A professional who works in Canada pursuant to an LMIA-exempt work permit issued under the Canada-United States Mexico Agreement (CUSMA) free trade agreement for example, or pursuant to an LMIA-based work permit, may use that work experience to qualify for CEC and to claim CRS points under the Express Entry system. By comparison, a professional who has only worked in Canada pusuant to a CETA-based work permit will not qualify under the CEC program, and may only pursue permanent residencey under FSW. This is because a CETA-based worker’s Canadian work experience, which is considered self-employment, is not recognized as qualifying work experience under CEC and is recognized on a limited basis by the Express Entry CRS points ranking system. It can be very difficult to qualify as Express Entry selects top ranking candidates based on CRS points, putting candidates with qualifying Canadian work experience and the corresponding extra points at an advantage.
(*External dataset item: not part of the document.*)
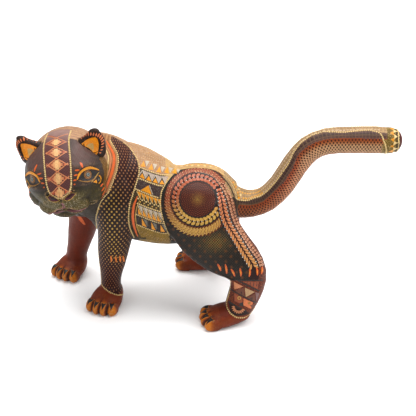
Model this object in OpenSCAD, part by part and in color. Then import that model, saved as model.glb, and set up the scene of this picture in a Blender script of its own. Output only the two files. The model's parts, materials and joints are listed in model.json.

It should also be noted that IRCC has not issued any invitations to apply for permanent residency under FSW since December 2020.

Some Canadian companies may have the intention of filling a position with a foreign national for longer than the 24-month duration that CETA allows, but in the short term, may choose to obtain a CETA-based work permit if that is the only LMIA-exempt option available. Not only can a CETA-based work permit be obtained more expeditiously than obtaining an LMIA and subsequent work permit, but it also costs the company less in government processing fees (a fee of CAD $230 is needed compared the CAD $1000 fee for an LMIA).

The bottom line, workers who hold CETA-based work permits would be wise to start exploring the possibility of an LMIA with the Canadian company as soon as possible if they wish to extend their time in Canada, and especially if they wish to seek permanent residency in Canada.